Print all records exactly, leaving nothing out.

-- -- --

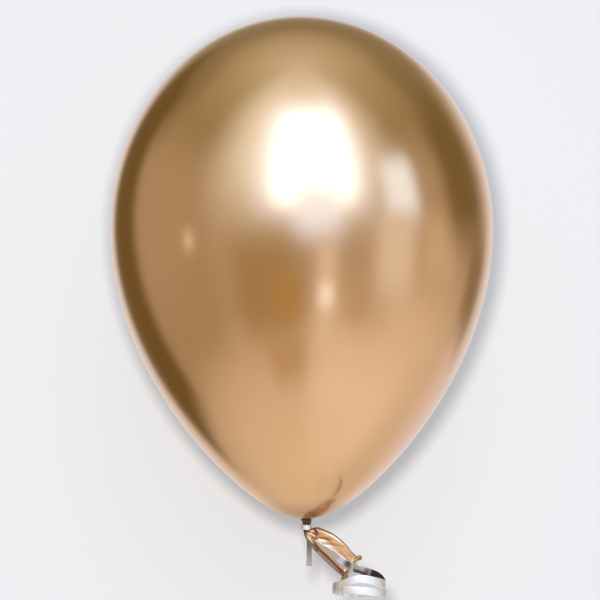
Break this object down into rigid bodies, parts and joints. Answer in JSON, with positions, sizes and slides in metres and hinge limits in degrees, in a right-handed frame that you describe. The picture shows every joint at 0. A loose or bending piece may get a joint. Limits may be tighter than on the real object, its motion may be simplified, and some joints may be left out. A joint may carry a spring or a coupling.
{
  "type": "latex balloon",
  "caption": "Inflated pear-shaped balloon of thin mirror-gold latex, neck tied off with silver curling ribbon, for party decoration.",
  "frame": {"origin": "on the balloon's axis at the middle of the ribbon tie round its neck, about which it is held or floats", "axes": "+Z along the balloon's axis from the tie to the crown; -Y towards the front; +X to the side that the slack tail hangs to"},
  "size_m": [0.28, 0.28, 0.429],
  "materials": {
    "stretched_latex": "inflated latex with metallic gold pigment, mirror-like with a soft blur",
    "slack_latex": "unstretched metallic gold latex, satin and a little darker",
    "rolled_latex": "thick rolled bead of the same latex, dark satin gold",
    "silver_ribbon": "metallised silver polypropylene curling ribbon"
  },
  "bodies": {
    "balloon": {"envelope": "stretched_latex", "neck_gather": "slack_latex", "ribbon_wrap": "silver_ribbon", "ribbon_knot": "silver_ribbon"},
    "tail": {"neck_tail": "slack_latex", "rolled_rim": "rolled_latex", "ribbon_front_run": "silver_ribbon"},
    "curl": {"ribbon_curl": "silver_ribbon"},
    "short_end": {"ribbon_short_end": "silver_ribbon"}
  },
  "joints": [
    {"name": "tail_flex", "type": "hinge", "parent": "balloon", "child": "tail", "pos_m": [0, 0, -0.0055], "axis": [0, 1, 0], "range_deg": [-30, 50], "stiffness_Nm_per_rad": 0.002},
    {"name": "curl_swing", "type": "hinge", "parent": "tail", "child": "curl", "pos_m": [0.038, -0.00425, -0.0312], "axis": [0, 1, 0], "range_deg": [-40, 40], "stiffness_Nm_per_rad": 0.0002},
    {"name": "short_end_swing", "type": "hinge", "parent": "balloon", "child": "short_end", "pos_m": [0.0008, 0.0056, -0.0006], "axis": [0, 1, 0], "range_deg": [-50, 50], "stiffness_Nm_per_rad": 0.00001}
  ]
}
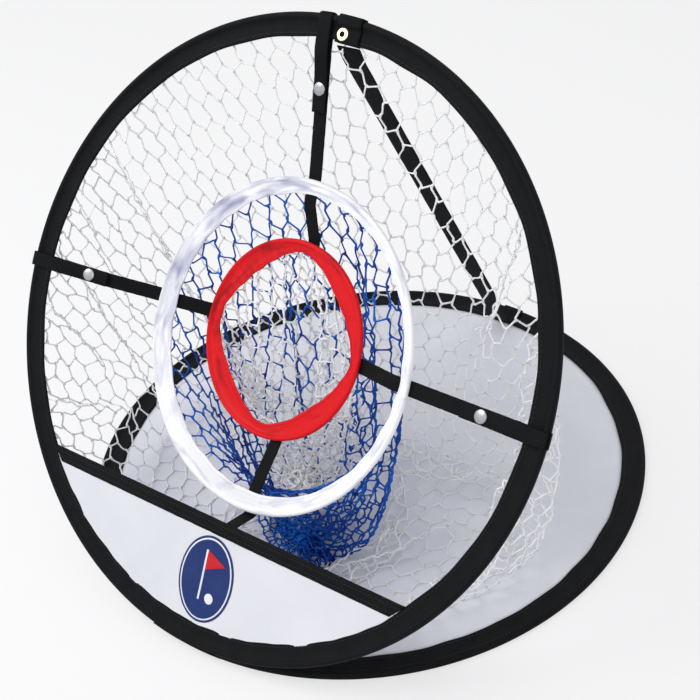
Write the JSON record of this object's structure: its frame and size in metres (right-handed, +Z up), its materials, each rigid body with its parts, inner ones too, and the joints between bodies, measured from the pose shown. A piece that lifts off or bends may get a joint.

-- -- --

Result of this exercise
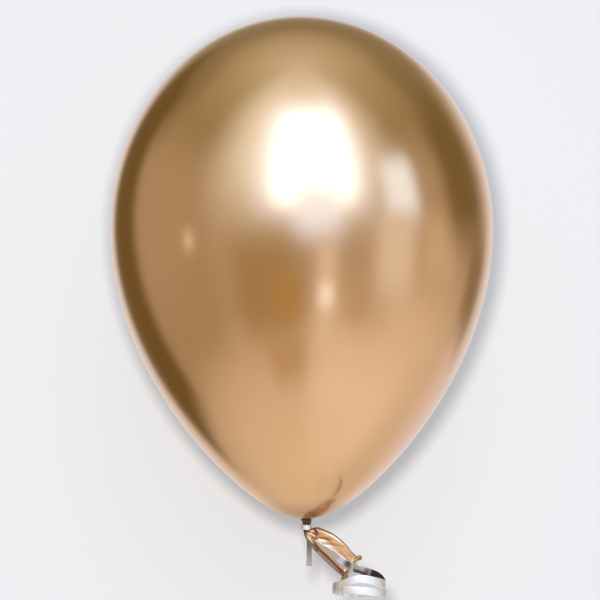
Break this object down into rigid bodies, parts and joints. Answer in JSON, with positions, sizes and slides in metres and hinge limits in degrees, in a right-handed frame that you describe. The picture shows every joint at 0. A loose or bending piece may get a joint. Limits may be tighter than on the real object, its motion may be simplified, and some joints may be left out. A joint may carry a spring or a coupling.
{
  "type": "latex balloon",
  "caption": "Inflated pear-shaped balloon of thin mirror-gold latex, neck tied off with silver curling ribbon, for party decoration.",
  "frame": {"origin": "on the balloon's axis at the middle of the ribbon tie round its neck, about which it is held or floats", "axes": "+Z along the balloon's axis from the tie to the crown; -Y towards the front; +X to the side that the slack tail hangs to"},
  "size_m": [0.28, 0.28, 0.429],
  "materials": {
    "stretched_latex": "inflated latex with metallic gold pigment, mirror-like with a soft blur",
    "slack_latex": "unstretched metallic gold latex, satin and a little darker",
    "rolled_latex": "thick rolled bead of the same latex, dark satin gold",
    "silver_ribbon": "metallised silver polypropylene curling ribbon"
  },
  "bodies": {
    "balloon": {"envelope": "stretched_latex", "neck_gather": "slack_latex", "ribbon_wrap": "silver_ribbon", "ribbon_knot": "silver_ribbon"},
    "tail": {"neck_tail": "slack_latex", "rolled_rim": "rolled_latex", "ribbon_front_run": "silver_ribbon"},
    "curl": {"ribbon_curl": "silver_ribbon"},
    "short_end": {"ribbon_short_end": "silver_ribbon"}
  },
  "joints": [
    {"name": "tail_flex", "type": "hinge", "parent": "balloon", "child": "tail", "pos_m": [0, 0, -0.0055], "axis": [0, 1, 0], "range_deg": [-30, 50], "stiffness_Nm_per_rad": 0.002},
    {"name": "curl_swing", "type": "hinge", "parent": "tail", "child": "curl", "pos_m": [0.038, -0.00425, -0.0312], "axis": [0, 1, 0], "range_deg": [-40, 40], "stiffness_Nm_per_rad": 0.0002},
    {"name": "short_end_swing", "type": "hinge", "parent": "balloon", "child": "short_end", "pos_m": [0.0008, 0.0056, -0.0006], "axis": [0, 1, 0], "range_deg": [-50, 50], "stiffness_Nm_per_rad": 0.00001}
  ]
}
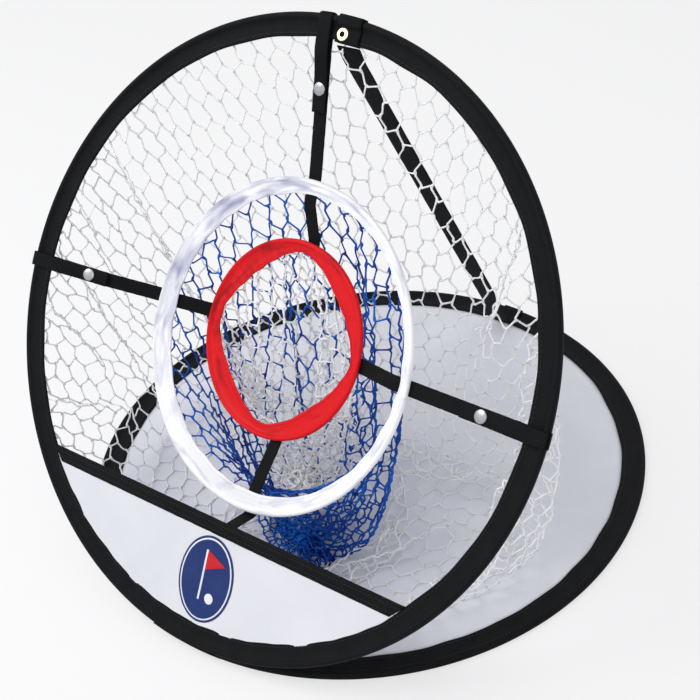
Write the JSON record of this object's structure: its frame and size in metres (right-handed, +Z up), its materials, each rigid body with its parts, inner ones too, and the joints between bodies, measured from the pose shown. A piece that lifts off or bends may get a joint.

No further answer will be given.